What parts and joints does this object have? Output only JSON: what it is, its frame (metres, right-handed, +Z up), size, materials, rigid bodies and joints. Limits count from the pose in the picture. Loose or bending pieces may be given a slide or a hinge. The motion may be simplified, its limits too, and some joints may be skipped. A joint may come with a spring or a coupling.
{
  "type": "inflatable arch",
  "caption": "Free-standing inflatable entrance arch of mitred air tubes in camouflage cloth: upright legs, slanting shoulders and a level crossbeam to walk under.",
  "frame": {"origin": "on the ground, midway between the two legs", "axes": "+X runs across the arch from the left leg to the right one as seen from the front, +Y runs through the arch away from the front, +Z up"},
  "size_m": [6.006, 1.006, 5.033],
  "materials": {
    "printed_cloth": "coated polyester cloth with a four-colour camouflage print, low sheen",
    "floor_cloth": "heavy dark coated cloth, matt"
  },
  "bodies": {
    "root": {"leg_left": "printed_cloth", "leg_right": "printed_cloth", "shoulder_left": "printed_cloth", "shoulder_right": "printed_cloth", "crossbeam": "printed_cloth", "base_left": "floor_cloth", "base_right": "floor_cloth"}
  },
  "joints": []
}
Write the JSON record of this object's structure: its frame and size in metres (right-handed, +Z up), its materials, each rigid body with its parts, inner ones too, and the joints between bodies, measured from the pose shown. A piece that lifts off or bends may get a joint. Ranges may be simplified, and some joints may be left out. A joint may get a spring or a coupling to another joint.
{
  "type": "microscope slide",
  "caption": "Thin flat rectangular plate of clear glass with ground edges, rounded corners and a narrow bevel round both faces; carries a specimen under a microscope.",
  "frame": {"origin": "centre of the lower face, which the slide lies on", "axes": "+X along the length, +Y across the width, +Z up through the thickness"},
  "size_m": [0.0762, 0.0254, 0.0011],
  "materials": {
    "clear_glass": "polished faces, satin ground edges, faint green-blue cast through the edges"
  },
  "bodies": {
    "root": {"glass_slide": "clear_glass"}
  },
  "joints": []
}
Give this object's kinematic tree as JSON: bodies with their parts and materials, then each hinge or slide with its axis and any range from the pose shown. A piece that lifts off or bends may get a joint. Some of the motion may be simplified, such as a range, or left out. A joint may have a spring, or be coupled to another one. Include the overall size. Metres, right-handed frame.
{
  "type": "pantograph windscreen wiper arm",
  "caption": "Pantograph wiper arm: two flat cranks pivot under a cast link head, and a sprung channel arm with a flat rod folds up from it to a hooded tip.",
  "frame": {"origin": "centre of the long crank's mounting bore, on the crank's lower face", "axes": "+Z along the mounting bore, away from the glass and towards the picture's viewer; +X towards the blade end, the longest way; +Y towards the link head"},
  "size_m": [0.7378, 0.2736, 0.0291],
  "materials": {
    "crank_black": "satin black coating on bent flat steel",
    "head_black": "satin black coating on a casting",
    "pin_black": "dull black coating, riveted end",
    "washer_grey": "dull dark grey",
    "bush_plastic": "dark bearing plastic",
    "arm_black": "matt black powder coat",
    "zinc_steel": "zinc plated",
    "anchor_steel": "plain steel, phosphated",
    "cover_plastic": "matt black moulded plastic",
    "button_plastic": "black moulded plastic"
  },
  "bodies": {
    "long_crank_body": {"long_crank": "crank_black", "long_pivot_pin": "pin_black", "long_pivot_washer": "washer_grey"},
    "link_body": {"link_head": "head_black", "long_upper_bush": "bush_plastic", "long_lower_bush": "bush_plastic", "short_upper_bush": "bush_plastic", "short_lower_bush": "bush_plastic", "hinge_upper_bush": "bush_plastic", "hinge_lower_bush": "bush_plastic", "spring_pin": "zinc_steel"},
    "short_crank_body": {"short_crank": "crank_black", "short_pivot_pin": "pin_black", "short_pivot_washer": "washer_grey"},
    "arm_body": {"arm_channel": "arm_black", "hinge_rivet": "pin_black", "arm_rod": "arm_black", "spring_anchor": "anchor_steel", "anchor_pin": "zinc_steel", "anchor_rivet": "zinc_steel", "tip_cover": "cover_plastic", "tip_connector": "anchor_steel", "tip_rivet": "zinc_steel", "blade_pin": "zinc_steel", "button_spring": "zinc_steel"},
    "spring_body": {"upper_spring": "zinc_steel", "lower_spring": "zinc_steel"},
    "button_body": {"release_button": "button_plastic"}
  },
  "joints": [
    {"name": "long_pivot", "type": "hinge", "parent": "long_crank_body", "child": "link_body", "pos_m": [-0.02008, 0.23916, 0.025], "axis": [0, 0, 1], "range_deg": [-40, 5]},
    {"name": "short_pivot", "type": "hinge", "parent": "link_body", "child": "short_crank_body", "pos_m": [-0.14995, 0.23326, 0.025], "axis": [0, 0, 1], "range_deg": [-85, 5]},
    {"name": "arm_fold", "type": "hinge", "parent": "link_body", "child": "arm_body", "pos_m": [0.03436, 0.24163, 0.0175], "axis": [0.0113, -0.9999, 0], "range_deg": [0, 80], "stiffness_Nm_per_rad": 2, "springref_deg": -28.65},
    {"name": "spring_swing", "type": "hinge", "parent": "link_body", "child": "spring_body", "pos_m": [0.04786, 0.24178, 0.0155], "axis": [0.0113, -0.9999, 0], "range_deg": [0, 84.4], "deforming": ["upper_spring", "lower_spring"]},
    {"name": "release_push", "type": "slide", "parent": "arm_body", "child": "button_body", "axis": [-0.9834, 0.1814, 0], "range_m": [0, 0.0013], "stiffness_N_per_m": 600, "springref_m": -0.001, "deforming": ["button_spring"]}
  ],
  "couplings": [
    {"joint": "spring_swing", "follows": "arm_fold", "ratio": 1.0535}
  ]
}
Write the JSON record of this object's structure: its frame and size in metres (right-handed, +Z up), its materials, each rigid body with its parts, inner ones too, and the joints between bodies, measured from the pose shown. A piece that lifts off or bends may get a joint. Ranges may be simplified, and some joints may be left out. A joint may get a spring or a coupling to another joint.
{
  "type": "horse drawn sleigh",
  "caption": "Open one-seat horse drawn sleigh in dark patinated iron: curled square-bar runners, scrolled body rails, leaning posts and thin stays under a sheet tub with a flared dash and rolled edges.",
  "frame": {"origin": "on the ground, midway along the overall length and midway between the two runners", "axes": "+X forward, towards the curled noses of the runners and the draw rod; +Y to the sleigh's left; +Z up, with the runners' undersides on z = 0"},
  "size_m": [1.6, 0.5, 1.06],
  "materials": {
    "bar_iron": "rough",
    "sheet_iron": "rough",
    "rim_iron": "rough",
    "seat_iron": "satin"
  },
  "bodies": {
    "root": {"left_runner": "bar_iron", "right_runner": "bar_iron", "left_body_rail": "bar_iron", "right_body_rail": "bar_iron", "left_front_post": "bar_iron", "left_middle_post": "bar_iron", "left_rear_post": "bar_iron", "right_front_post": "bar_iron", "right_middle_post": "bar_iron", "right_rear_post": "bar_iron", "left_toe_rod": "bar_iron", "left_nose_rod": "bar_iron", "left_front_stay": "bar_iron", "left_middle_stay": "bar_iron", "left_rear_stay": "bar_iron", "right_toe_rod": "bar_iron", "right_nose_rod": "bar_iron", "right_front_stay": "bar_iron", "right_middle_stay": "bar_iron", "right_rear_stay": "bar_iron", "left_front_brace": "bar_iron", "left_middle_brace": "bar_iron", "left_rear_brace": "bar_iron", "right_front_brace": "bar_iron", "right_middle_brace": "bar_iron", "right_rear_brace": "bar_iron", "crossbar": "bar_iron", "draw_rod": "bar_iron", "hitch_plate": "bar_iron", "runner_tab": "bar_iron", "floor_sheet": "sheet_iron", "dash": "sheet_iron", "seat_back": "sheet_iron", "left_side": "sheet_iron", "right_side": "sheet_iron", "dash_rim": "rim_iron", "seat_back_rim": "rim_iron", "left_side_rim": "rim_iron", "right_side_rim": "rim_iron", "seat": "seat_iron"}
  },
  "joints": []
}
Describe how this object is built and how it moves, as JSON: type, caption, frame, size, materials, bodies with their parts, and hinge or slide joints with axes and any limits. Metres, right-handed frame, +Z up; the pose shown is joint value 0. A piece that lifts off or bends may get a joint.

------------------------------------------------------------------------

Output the entries exactly.

What parts and joints does this object have? Output only JSON: what it is, its frame (metres, right-handed, +Z up), size, materials, rigid bodies and joints. Limits count from the pose in the picture. Loose or bending pieces may be given a slide or a hinge. The motion may be simplified, its limits too, and some joints may be skipped. A joint may come with a spring or a coupling.
{
  "type": "inflatable arch",
  "caption": "Free-standing inflatable entrance arch of mitred air tubes in camouflage cloth: upright legs, slanting shoulders and a level crossbeam to walk under.",
  "frame": {"origin": "on the ground, midway between the two legs", "axes": "+X runs across the arch from the left leg to the right one as seen from the front, +Y runs through the arch away from the front, +Z up"},
  "size_m": [6.006, 1.006, 5.033],
  "materials": {
    "printed_cloth": "coated polyester cloth with a four-colour camouflage print, low sheen",
    "floor_cloth": "heavy dark coated cloth, matt"
  },
  "bodies": {
    "root": {"leg_left": "printed_cloth", "leg_right": "printed_cloth", "shoulder_left": "printed_cloth", "shoulder_right": "printed_cloth", "crossbeam": "printed_cloth", "base_left": "floor_cloth", "base_right": "floor_cloth"}
  },
  "joints": []
}
Write the JSON record of this object's structure: its frame and size in metres (right-handed, +Z up), its materials, each rigid body with its parts, inner ones too, and the joints between bodies, measured from the pose shown. A piece that lifts off or bends may get a joint. Ranges may be simplified, and some joints may be left out. A joint may get a spring or a coupling to another joint.
{
  "type": "microscope slide",
  "caption": "Thin flat rectangular plate of clear glass with ground edges, rounded corners and a narrow bevel round both faces; carries a specimen under a microscope.",
  "frame": {"origin": "centre of the lower face, which the slide lies on", "axes": "+X along the length, +Y across the width, +Z up through the thickness"},
  "size_m": [0.0762, 0.0254, 0.0011],
  "materials": {
    "clear_glass": "polished faces, satin ground edges, faint green-blue cast through the edges"
  },
  "bodies": {
    "root": {"glass_slide": "clear_glass"}
  },
  "joints": []
}
Give this object's kinematic tree as JSON: bodies with their parts and materials, then each hinge or slide with its axis and any range from the pose shown. A piece that lifts off or bends may get a joint. Some of the motion may be simplified, such as a range, or left out. A joint may have a spring, or be coupled to another one. Include the overall size. Metres, right-handed frame.
{
  "type": "pantograph windscreen wiper arm",
  "caption": "Pantograph wiper arm: two flat cranks pivot under a cast link head, and a sprung channel arm with a flat rod folds up from it to a hooded tip.",
  "frame": {"origin": "centre of the long crank's mounting bore, on the crank's lower face", "axes": "+Z along the mounting bore, away from the glass and towards the picture's viewer; +X towards the blade end, the longest way; +Y towards the link head"},
  "size_m": [0.7378, 0.2736, 0.0291],
  "materials": {
    "crank_black": "satin black coating on bent flat steel",
    "head_black": "satin black coating on a casting",
    "pin_black": "dull black coating, riveted end",
    "washer_grey": "dull dark grey",
    "bush_plastic": "dark bearing plastic",
    "arm_black": "matt black powder coat",
    "zinc_steel": "zinc plated",
    "anchor_steel": "plain steel, phosphated",
    "cover_plastic": "matt black moulded plastic",
    "button_plastic": "black moulded plastic"
  },
  "bodies": {
    "long_crank_body": {"long_crank": "crank_black", "long_pivot_pin": "pin_black", "long_pivot_washer": "washer_grey"},
    "link_body": {"link_head": "head_black", "long_upper_bush": "bush_plastic", "long_lower_bush": "bush_plastic", "short_upper_bush": "bush_plastic", "short_lower_bush": "bush_plastic", "hinge_upper_bush": "bush_plastic", "hinge_lower_bush": "bush_plastic", "spring_pin": "zinc_steel"},
    "short_crank_body": {"short_crank": "crank_black", "short_pivot_pin": "pin_black", "short_pivot_washer": "washer_grey"},
    "arm_body": {"arm_channel": "arm_black", "hinge_rivet": "pin_black", "arm_rod": "arm_black", "spring_anchor": "anchor_steel", "anchor_pin": "zinc_steel", "anchor_rivet": "zinc_steel", "tip_cover": "cover_plastic", "tip_connector": "anchor_steel", "tip_rivet": "zinc_steel", "blade_pin": "zinc_steel", "button_spring": "zinc_steel"},
    "spring_body": {"upper_spring": "zinc_steel", "lower_spring": "zinc_steel"},
    "button_body": {"release_button": "button_plastic"}
  },
  "joints": [
    {"name": "long_pivot", "type": "hinge", "parent": "long_crank_body", "child": "link_body", "pos_m": [-0.02008, 0.23916, 0.025], "axis": [0, 0, 1], "range_deg": [-40, 5]},
    {"name": "short_pivot", "type": "hinge", "parent": "link_body", "child": "short_crank_body", "pos_m": [-0.14995, 0.23326, 0.025], "axis": [0, 0, 1], "range_deg": [-85, 5]},
    {"name": "arm_fold", "type": "hinge", "parent": "link_body", "child": "arm_body", "pos_m": [0.03436, 0.24163, 0.0175], "axis": [0.0113, -0.9999, 0], "range_deg": [0, 80], "stiffness_Nm_per_rad": 2, "springref_deg": -28.65},
    {"name": "spring_swing", "type": "hinge", "parent": "link_body", "child": "spring_body", "pos_m": [0.04786, 0.24178, 0.0155], "axis": [0.0113, -0.9999, 0], "range_deg": [0, 84.4], "deforming": ["upper_spring", "lower_spring"]},
    {"name": "release_push", "type": "slide", "parent": "arm_body", "child": "button_body", "axis": [-0.9834, 0.1814, 0], "range_m": [0, 0.0013], "stiffness_N_per_m": 600, "springref_m": -0.001, "deforming": ["button_spring"]}
  ],
  "couplings": [
    {"joint": "spring_swing", "follows": "arm_fold", "ratio": 1.0535}
  ]
}
Write the JSON record of this object's structure: its frame and size in metres (right-handed, +Z up), its materials, each rigid body with its parts, inner ones too, and the joints between bodies, measured from the pose shown. A piece that lifts off or bends may get a joint. Ranges may be simplified, and some joints may be left out. A joint may get a spring or a coupling to another joint.
{
  "type": "horse drawn sleigh",
  "caption": "Open one-seat horse drawn sleigh in dark patinated iron: curled square-bar runners, scrolled body rails, leaning posts and thin stays under a sheet tub with a flared dash and rolled edges.",
  "frame": {"origin": "on the ground, midway along the overall length and midway between the two runners", "axes": "+X forward, towards the curled noses of the runners and the draw rod; +Y to the sleigh's left; +Z up, with the runners' undersides on z = 0"},
  "size_m": [1.6, 0.5, 1.06],
  "materials": {
    "bar_iron": "rough",
    "sheet_iron": "rough",
    "rim_iron": "rough",
    "seat_iron": "satin"
  },
  "bodies": {
    "root": {"left_runner": "bar_iron", "right_runner": "bar_iron", "left_body_rail": "bar_iron", "right_body_rail": "bar_iron", "left_front_post": "bar_iron", "left_middle_post": "bar_iron", "left_rear_post": "bar_iron", "right_front_post": "bar_iron", "right_middle_post": "bar_iron", "right_rear_post": "bar_iron", "left_toe_rod": "bar_iron", "left_nose_rod": "bar_iron", "left_front_stay": "bar_iron", "left_middle_stay": "bar_iron", "left_rear_stay": "bar_iron", "right_toe_rod": "bar_iron", "right_nose_rod": "bar_iron", "right_front_stay": "bar_iron", "right_middle_stay": "bar_iron", "right_rear_stay": "bar_iron", "left_front_brace": "bar_iron", "left_middle_brace": "bar_iron", "left_rear_brace": "bar_iron", "right_front_brace": "bar_iron", "right_middle_brace": "bar_iron", "right_rear_brace": "bar_iron", "crossbar": "bar_iron", "draw_rod": "bar_iron", "hitch_plate": "bar_iron", "runner_tab": "bar_iron", "floor_sheet": "sheet_iron", "dash": "sheet_iron", "seat_back": "sheet_iron", "left_side": "sheet_iron", "right_side": "sheet_iron", "dash_rim": "rim_iron", "seat_back_rim": "rim_iron", "left_side_rim": "rim_iron", "right_side_rim": "rim_iron", "seat": "seat_iron"}
  },
  "joints": []
}
Describe how this object is built and how it moves, as JSON: type, caption, frame, size, materials, bodies with their parts, and hinge or slide joints with axes and any limits. Metres, right-handed frame, +Z up; the pose shown is joint value 0. A piece that lifts off or bends may get a joint.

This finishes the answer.